In more usual notation

$$E[\frac{\partial \mathcal{L}}{\partial \theta_i} \frac{\partial \mathcal{L}}{\partial \theta_j}]=E[\frac{-\partial^{2} \mathcal{L}}{\partial \theta_i \partial \theta_j}].$$

Now, by definition $\mathcal{L}=\log p$, so by chain rule $\frac{\partial \mathcal{L}}{\partial \theta_i} =\frac{1}{p} \frac{\partial p}{\partial \theta_i} $, and differentiating again

$$\frac{\partial^{2} \mathcal{L}}{\partial \theta_i \partial \theta_j}=\frac{\partial}{\partial \theta_j} \left(\frac{1}{p} \frac{\partial p}{\partial \theta_i} \right)=-\frac{1}{p^2} \frac{\partial p}{\partial \theta_j}\frac{\partial p}{\partial \theta_i}+\frac{1}{p} \frac{\partial^{2} p}{\partial \theta_i \partial \theta_j}=-\frac{\partial \mathcal{L}}{\partial \theta_i} \frac{\partial \mathcal{L}}{\partial \theta_j} + \frac{1}{p} \frac{\partial^{2} p}{\partial \theta_i \partial \theta_j}.$$

Now we simply take expectation of both sides, which means multiplying by $p$ and integrating; we almost get what we want, except for the extra term $\int \frac{1}{p} \frac{\partial^{2} p}{\partial \theta_i \partial \theta_j} p dX=\int \frac{\partial^{2} p}{\partial \theta_i \partial \theta_j}dX $. However, $\int p dX=1$ independently of $\theta$, so under regularity conditions allowing passing differentiation with respect to the parameter into the integral $\int \frac{\partial p}{\partial \theta_i }dX=0 $ and $\int \frac{\partial^{2} p}{\partial \theta_i \partial \theta_j}dX =0$, so the extra term vanishes, and we get what we want.

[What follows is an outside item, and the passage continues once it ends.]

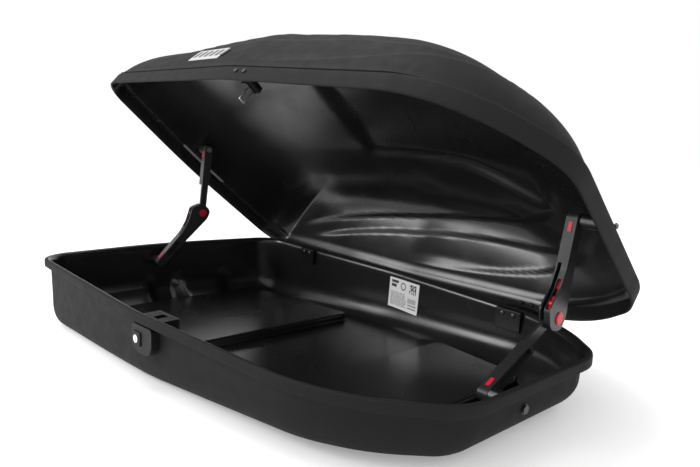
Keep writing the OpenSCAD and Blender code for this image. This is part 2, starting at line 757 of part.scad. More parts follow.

More or less all of this is written in https://en.wikipedia.org/wiki/Fisher_information#Definition

It is my current understanding that many of the other statements in the notes you link to are incorrect. In particular, the variance of MLE estimate is not in general given by the inverse of the Fisher information matrix.